Following in Red Baron's foot steps are some Rockauto.com 14" 4 piston Brembos. These are the bigger brakes used on the 2007-09 GT500s, as well as the 2011-14 Performance Pack GTs with Brembos or the 2012-13 Boss 302s brakes. These are a bolt on affair and cost me $289 shipped, for both the 2 front calipers in a nice gloss black paint and blank 14" rotors. The rotors were some kind of last in stock $12/rotor price. I ordered them and then asked for forgiveness. I still need to order up SS lines, fluid and pads, but I'll save about $900 or so by going this route. These are "remanufactured" calipers, but as you can see from the pics, they are like new.
Ok, so the Ford Racing Intake Manifold was an impulse purchase from the local KSL classifieds. It was $350 picked up about 15 minutes from my house. I thought, it looks great and will allow future modability down the road. The bummer is, rookie mistake, the guy didn't have the hardware and I assumed it would use stock manifold stuff. Wrong! I'm hoping I can get the hardware from Ford Performance? We'll see.
In following Brent and his Reno racer P51 Red Baron name for his Mustang, I too had to go with a P-51 themed name.
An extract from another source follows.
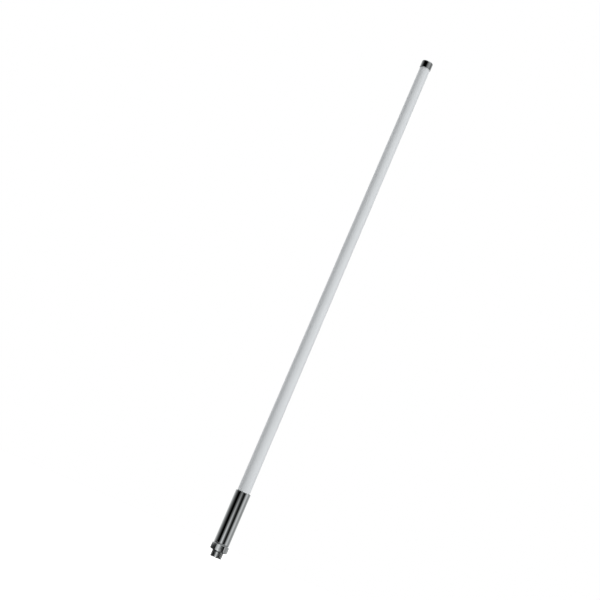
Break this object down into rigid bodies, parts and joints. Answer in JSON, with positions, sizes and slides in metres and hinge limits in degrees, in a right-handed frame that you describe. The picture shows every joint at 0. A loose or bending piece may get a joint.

I looked over various Reno racer P51's in silver, but for those who know, the best choice would have been the "Galloping Ghost", but yikes, if you know that story, we're not going there. That would be some bad karma right there! My car won't likely be to the racecar level that the Red Baron is, at least, not in the near term. So, I was looking at names that were classic WWII P51 names. I kept coming back to "OLD CROW". It started to stick and now that's its official name.
One idea is to have my wife do a vinyl masking of the words "OLD CROW" so I can paint the logo on the black brake calipers. That'd be pretty cool eh?!
So, that's it for this intro I think. Stage 1 of the parts will be getting ordered over the next little bit and will start to install those parts during the winter here in Utah.